The stories of the characters are told through various narrative devices. In response to a question Diaz fielded at the bookstore about the shifting narration, he spoke about how he hoped to keep the narrative just out of his readers' grasp, slipping through their fingers as they tried to grab hold. He wanted to make it impossible for his readers to pin down the novel as one narration. He didn't want them getting too comfortable. To further illuminate his story, he also pulls out a magician's bag of literary tricks: footnotes, italics, letters, Dominican phrases and a healthy dose of literary and comic allusions.
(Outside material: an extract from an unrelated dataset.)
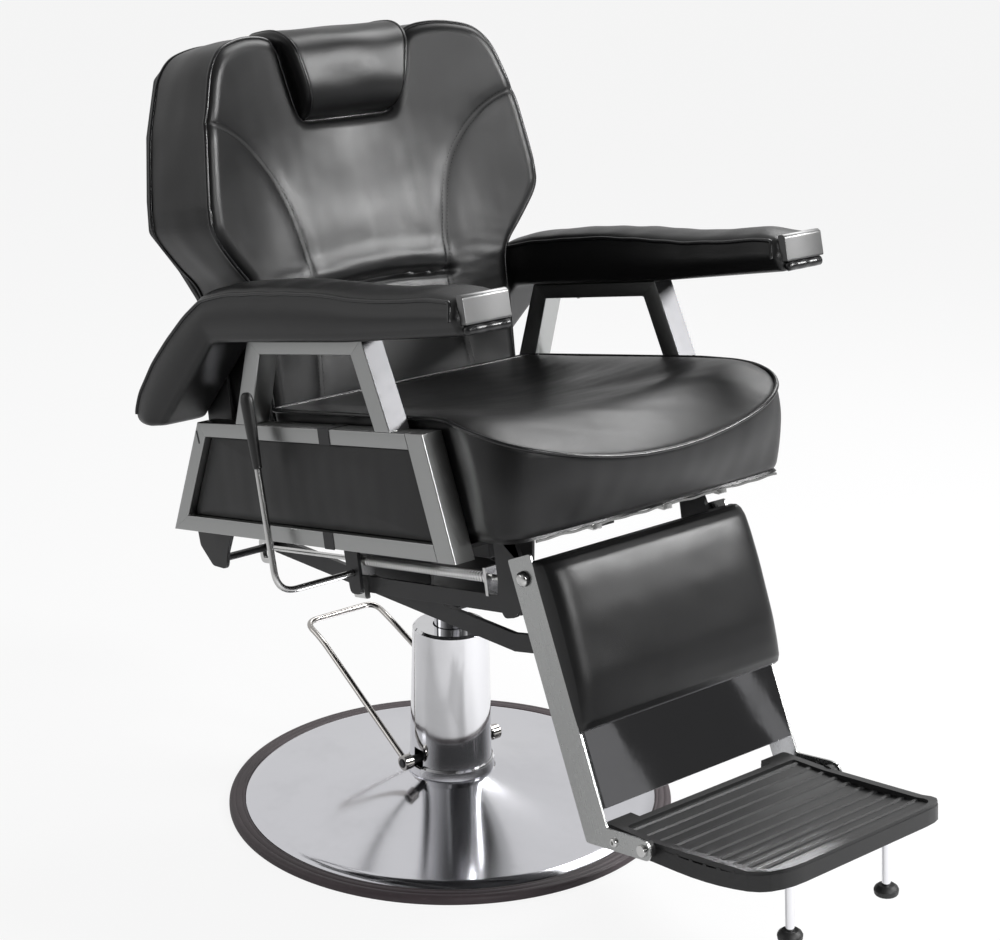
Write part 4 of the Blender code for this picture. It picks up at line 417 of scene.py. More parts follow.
@dataclass(frozen=True)
class Painted(Finish):
    """Enamel or powder paint on steel: fine orange peel, dust and rubbed spots."""

    peel: float = 420.0
    depth: float = 0.00008

    def pattern(self, nodes: NodeSet) -> Looks:
        """Orange peel in the normal, dust that lightens the colour."""
        here = nodes.place()
        peel = nodes.noise(here, self.peel, 2.0)
        dust = nodes.noise(here, 26.0, 5.0, 0.65).step(0.42, 0.82)
        chips = nodes.noise(here, 130.0, 2.0).step(0.70, 0.78)
        tone = (dust * 0.5 + chips * 0.4).clamp()
        return {"Base Color": nodes.mixed(tone, self.color, self.lighter(2.4)),
                "Roughness": self.roughness + 0.16 * dust - 0.1 * chips,
                "Normal": nodes.bump(peel, self.depth, 0.6)}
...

Coursing through the whole novel and holding it together is the idea of an ancient curse, the fuku, that haunts the Dominican, and perhaps all New World, people. All of this is woven into the novel with compassion and a whip-smart wit.

In person, Diaz is a remarkably warm presence. He came out into the audience, like a soft-spoken professor, and asked what was happening in Boulder. He was mostly met by silence and anxious laughs, but over time he was able to establish a dialogue that is rare in author appearances. He fielded an array of questions and spoke at length about his torturous writing technique (needless to say, there were hundreds if not thousands of pages thrown away), the history of the Dominican Republic, genre fiction and comic books.

Afterwards, he signed books slowly, taking a few minutes with each customer and connecting with them on an individual level. He spoke to the nerdy guy about comic books, an older couple about their time in the Dominican Republic, and finally he spoke to me about the book business and touring. I learned that they had only sent him to eight cities when he toured for Drown.

I had planned to use my time to plead with him not to take another 10 years for his next book. But I couldn't even bring myself to mention it to him. Maybe if he only took five or eight years, this novel wouldn't be so wonderful. He's still young, so there's no rush. Even if it takes him a decade to write a book, I should have another four or five Junot Diaz masterpieces to savor. If that's all there is, then that will be more than enough.